■ **Problem details**
Copy these lines exactly and nothing else: from the line holding "module pawl_spring()" to the line holding "import numpy as np", both lines included.

■ **Data block**
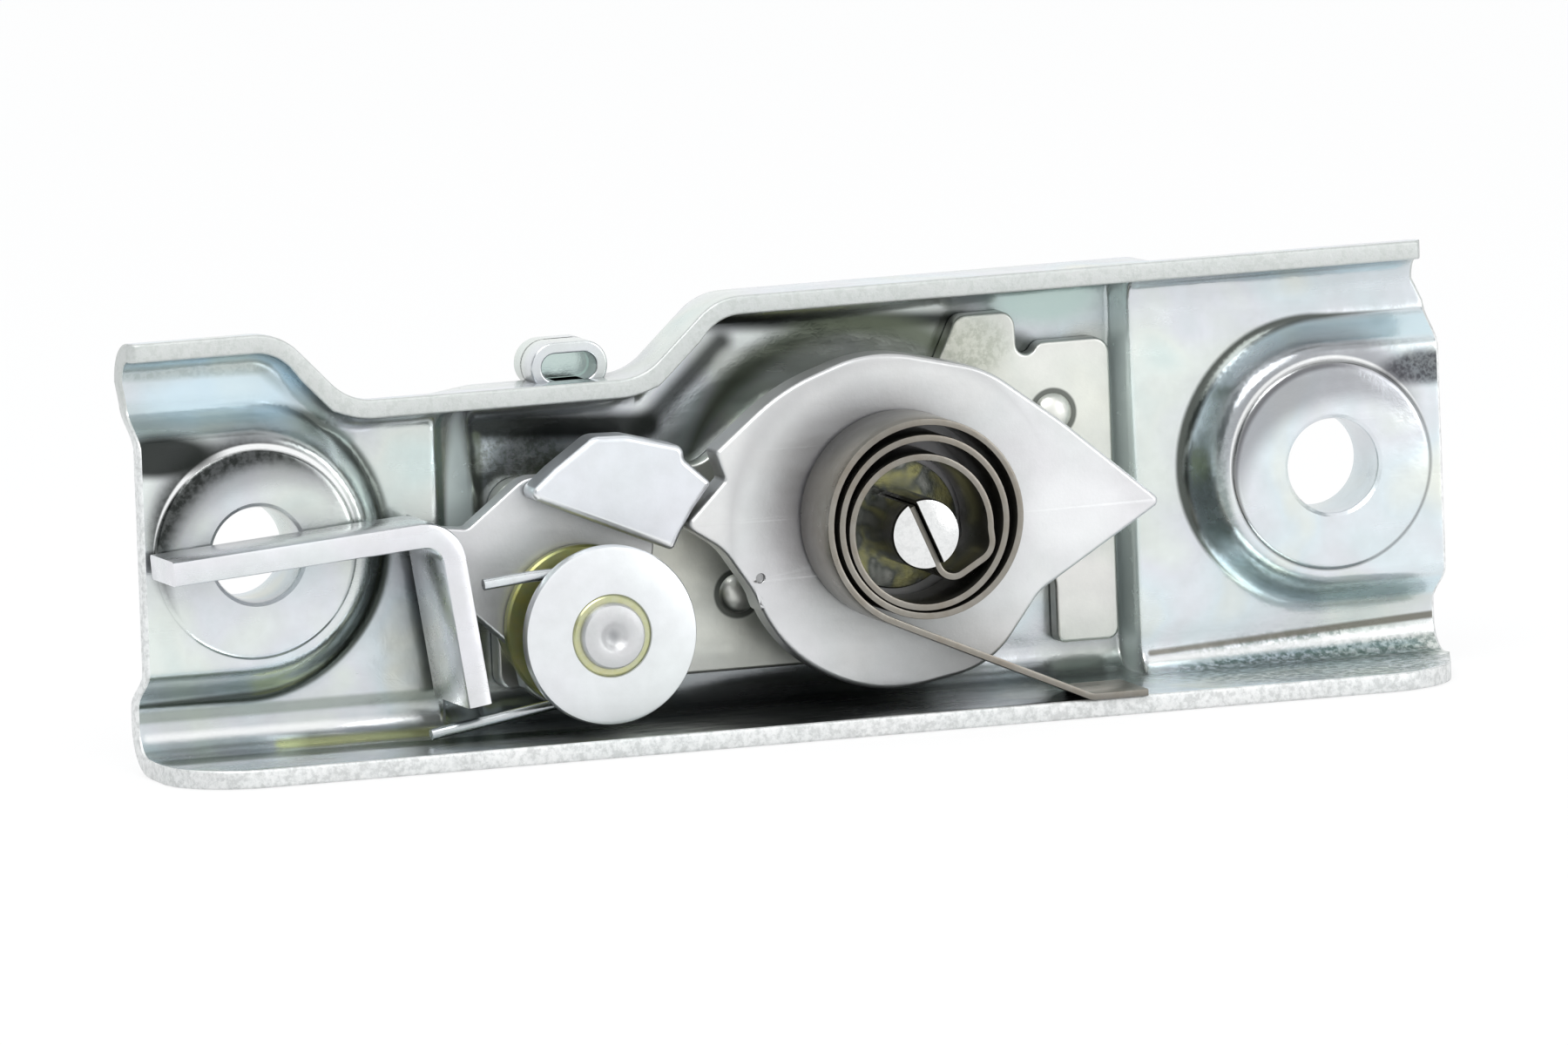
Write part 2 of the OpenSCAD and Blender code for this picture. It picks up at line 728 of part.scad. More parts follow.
// Pawl lever: a flat plate round the pivot with a strip bent forward along its upper left edge.
pawl_c = [pawl_x, pawl_z];
arm_z = 22.2;
arm_rise = 1.7;
arm_end = 25;
knee = [29.4, 20.6];
leg_foot = [knee.x + 1, knee.y - leg_drop];
strip_line = [[arm_x, arm_z - arm_rise], [arm_end, arm_z], knee, leg_foot];
strip_front = lever_front - strip_out;

module pawl_lever()
    color(pale)
        place()
            difference() {
                union() {
                    translate([pawl_x, 0, pawl_z])
                        bar(lever_hub_r, lever_front, lever_back);
                    slab(lever_front, lever_back)
                        polygon(rounded([
                            [pawl_x + 6.4, pawl_z - 2, 0],
                            [pawl_x + 8.6, pawl_z + 14, 2],
                            [pawl_x - 5, pawl_z + 14.5, 3],
                            [32.5, 21.4, 1],
                            [28.4, 21.9, 0.5],
                            [28.6, 17, 1],
                            [pawl_x - 6.4, pawl_z - 2, 0]]));
                    release_arm();
                }
                translate([pawl_x, 0, pawl_z])
                    bar(pawl_bush_r + run_gap, -far / 4, far / 4);
                tooth_rivet_places()
                    bar(tooth_rivet_r, -far / 4, far / 4);
            }

// The bent strip: a long arm to the left and a leg down to the flange.
arm_cut_x = 27.4;
module release_arm()
    difference() {
        slab(strip_front, lever_back)
            polygon(ribbon(bent_line(), lever_t));
        translate([-far, seat_front - arm_gap, -far / 2])
            cube([far + arm_cut_x, far, far]);
    }

function bent_line() = concat([strip_line[0]],
    arc_at(strip_line[0], [knee.x - 1.4, arm_z + 0.2], leg_foot, 3, 6), [leg_foot]);

// Pawl tooth: a thicker plate on the lever, whose tip sits in the notch of the rotor.
tooth_edge = rotor_c.x - lobe_reach;
tooth_tip = [tooth_edge + 3, 24.4];
module pawl_tooth()
    color(pale)
        place()
            difference() {
                slab(tooth_front, lever_front)
                    polygon(rounded([
                        [37.3, 24.5, 0.8],
                        [40.2, 26.9, 2],
                        [44.3, 29.7, 2],
                        [47.6, 29.6, 3],
                        [tooth_edge + 0.2, 28.1, 1],
                        [tooth_edge + 0.3, 26.8, 0.8],
                        [tooth_tip.x, tooth_tip.y, 0.5],
                        [tooth_edge + 1, 22, 3],
                        [tooth_edge - 0.4, 19.8, 2],
                        [tooth_edge - 1.2, 18.2, 0.5]], 5));
                tooth_rivet_places()
                    bar(tooth_rivet_r, -far / 4, far / 4);
            }

module tooth_rivet_places()
    for (p = [[43.6, 25.4], [49.6, 23]])
        translate([p.x, 0, p.y])
            children();

module tooth_rivets()
    color(pale)
        place()
            tooth_rivet_places()
                bar(tooth_rivet_r, tooth_front, lever_back);

// Pivot of the pawl: bush, washer, rivet and rear washer.
module pawl_bush()
    color(olive)
        place()
            translate([pawl_x, 0, pawl_z])
                difference() {
                    union() {
                        bar(pawl_bush_r, washer_front, plate_front);
                        bar(bush_flange_r, lever_front - bush_flange_t, lever_front - 0.1);
                    }
                    bar(pin_r, -far / 4, far / 4);
                }

module pawl_spacer()
    color(olive)
        place()
            translate([pawl_x, 0, pawl_z])
                difference() {
                    bar(spacer_r, lever_back + 0.1, plate_front);
                    bar(pawl_bush_r, -far / 4, far / 4);
                }

module pawl_washer()
    color(pale)
        place()
            translate([pawl_x, 0, pawl_z])
                difference() {
                    bar(pawl_washer_r, washer_front, washer_back);
                    bar(pawl_bush_r, -far / 4, far / 4);
                }

module pawl_rivet()
    color(pale)
        place()
            translate([pawl_x, 0, pawl_z])
                difference() {
                    union() {
                        bar(pin_r, washer_front - eps, shaft_washer_back);
                        turned()
                            polygon([[0, -washer_front], [pin_head_r, -washer_front],
                                [pin_head_r, -washer_front + pin_head_h * 0.55],
                                [pin_head_r - 0.5, -pin_front], [0, -pin_front]]);
                        bar(pin_head_r, shaft_washer_back - rear_washer_t + 0.8, shaft_washer_back);
                    }
                    translate([0, pin_front - 0.9, 0])
                        sphere(r = 1.5);
                }

module pawl_rear_washer()
    color(zinc)
        place()
            translate([pawl_x, 0, pawl_z])
                difference() {
                    bar(pawl_washer_r - 2.6, floor_back, shaft_washer_back - rear_washer_t + 0.8);
                    bar(pin_r, 0, far / 4);
                }

// Pawl spring: wire coils round the pivot, one leg under the bent strip and one on the flange.
coil_steps = 20;
upper_leg = [31.4, 17];
lower_leg = [26.5, case_t + wire_r + 0.4];
coil_front = washer_back + wire_r + 0.2;
coil_rear = coil_back - wire_r;
upper_angle = 93;
lower_angle = -97;
wire_sweep = upper_angle - lower_angle + 360 * floor(wire_turns);
wire_count = floor(coil_steps * wire_sweep / 360);
function wire_point(s) =
    let (p = polar(pawl_c, wire_coil_r, upper_angle - wire_sweep * s))
    [p.x, coil_front + (coil_rear - coil_front) * s, p.y];
wire_path = concat(
    [[upper_leg.x, coil_front, upper_leg.y]],
    [for (k = [0:wire_count]) wire_point(k / wire_count)],
    [[lower_leg.x, coil_rear, lower_leg.y]]);

// Round wire swept along a path.
wire_sides = 8;
function tangent(p, i) = unit(p[min(i + 1, len(p) - 1)] - p[max(i - 1, 0)]);
function wire_ring(p, i, r) =
    let (t = tangent(p, i), side = unit(cross(t, [0, 1, 0])), up = cross(side, t))
    [for (k = [0:wire_sides - 1])
        p[i] + r * (cos(360 * k / wire_sides) * side - sin(360 * k / wire_sides) * up)];
module wire(p, r)
    skin([for (i = [0:len(p) - 1]) wire_ring(p, i, r)]);

module pawl_spring()
    color(zinc)
        place()
            wire(wire_path, wire_r);

case();
bearing_plate();
plate_rivet_left();
plate_rivet_right();
rotor();
rotor_shaft();
rotor_bush();
hub_collar();
shaft_washer();
spiral_spring();
pawl_lever();
pawl_tooth();
tooth_rivets();
pawl_bush();
pawl_spacer();
pawl_washer();
pawl_rivet();
pawl_rear_washer();
pawl_spring();
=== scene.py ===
"""Hood lock in zinc-plated steel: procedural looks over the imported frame."""

import logging
import math
from dataclasses import dataclass, field
from enum import Enum
from typing import ClassVar, Sequence

import bmesh
import bpy
import numpy as np
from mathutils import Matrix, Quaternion, Vector
from mathutils.geometry import tessellate_polygon


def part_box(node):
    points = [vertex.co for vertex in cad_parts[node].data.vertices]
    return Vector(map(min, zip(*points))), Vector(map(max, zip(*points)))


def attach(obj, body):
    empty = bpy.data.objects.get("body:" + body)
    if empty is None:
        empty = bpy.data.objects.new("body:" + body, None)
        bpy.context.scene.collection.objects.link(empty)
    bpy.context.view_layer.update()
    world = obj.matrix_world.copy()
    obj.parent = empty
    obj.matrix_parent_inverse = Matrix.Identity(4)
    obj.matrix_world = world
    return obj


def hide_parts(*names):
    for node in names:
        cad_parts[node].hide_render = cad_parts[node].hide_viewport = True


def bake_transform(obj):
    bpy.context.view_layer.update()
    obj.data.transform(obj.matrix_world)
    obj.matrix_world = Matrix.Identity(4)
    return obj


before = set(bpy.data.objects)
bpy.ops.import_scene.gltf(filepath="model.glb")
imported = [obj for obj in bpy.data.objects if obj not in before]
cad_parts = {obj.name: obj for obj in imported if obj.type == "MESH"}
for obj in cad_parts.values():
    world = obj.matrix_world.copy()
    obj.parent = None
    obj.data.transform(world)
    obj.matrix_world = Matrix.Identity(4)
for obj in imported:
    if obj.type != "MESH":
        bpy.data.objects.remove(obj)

logging.basicConfig(level=logging.INFO, format="%(levelname)s %(message)s")
log = logging.getLogger("hood_lock")

MM = 0.001
Point = tuple[float, float]
Triple = tuple[float, float, float]
Colour = Triple
Stops = Sequence[tuple[float, Colour]]
Faces = list[tuple[int, ...]]
Socket = bpy.types.NodeSocket
Thing = bpy.types.Object


class Body(Enum):
    """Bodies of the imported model."""

    CASE = "case_body"
    ROTOR = "rotor_body"
    PAWL = "pawl_body"


@dataclass(frozen=True)
class Sizes:
    """Sizes in millimetres that several sub-assemblies share, as in the CAD source."""

    length: float = 131.0
    sheet: float = 1.8
    flange_depth: float = 15.5
    flange_bend: float = 2.8
    lip_depth: float = 3.4
    lip_bend: float = 2.2
    lip_over: float = 0.4
    lip_short: float = 1.1
    recess: float = 4.0
    seat_end: float = 11.3
    seat_z: float = 20.7
    bolt_r: float = 4.5
    rotor_x: float = 74.0
    rotor_z: float = 19.1
    pawl_x: float = 43.4
    pawl_z: float = 11.4
    rotor_back: float = -4.0
    rotor_front: float = -7.5
    slot_angle: float = 23.0


SIZES = Sizes()
LEFT: Point = (SIZES.seat_end, SIZES.seat_z)
RIGHT: Point = (SIZES.length - SIZES.seat_end, SIZES.seat_z)
AXLE: Point = (SIZES.rotor_x, SIZES.rotor_z)
PIVOT: Point = (SIZES.pawl_x, SIZES.pawl_z)
RIVETS: tuple[Point, Point] = ((61.3, 12.3), (93.7, 27.1))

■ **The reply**
module pawl_spring()
    color(zinc)
        place()
            wire(wire_path, wire_r);

case();
bearing_plate();
plate_rivet_left();
plate_rivet_right();
rotor();
rotor_shaft();
rotor_bush();
hub_collar();
shaft_washer();
spiral_spring();
pawl_lever();
pawl_tooth();
tooth_rivets();
pawl_bush();
pawl_spacer();
pawl_washer();
pawl_rivet();
pawl_rear_washer();
pawl_spring();
=== scene.py ===
"""Hood lock in zinc-plated steel: procedural looks over the imported frame."""

import logging
import math
from dataclasses import dataclass, field
from enum import Enum
from typing import ClassVar, Sequence

import bmesh
import bpy
import numpy as np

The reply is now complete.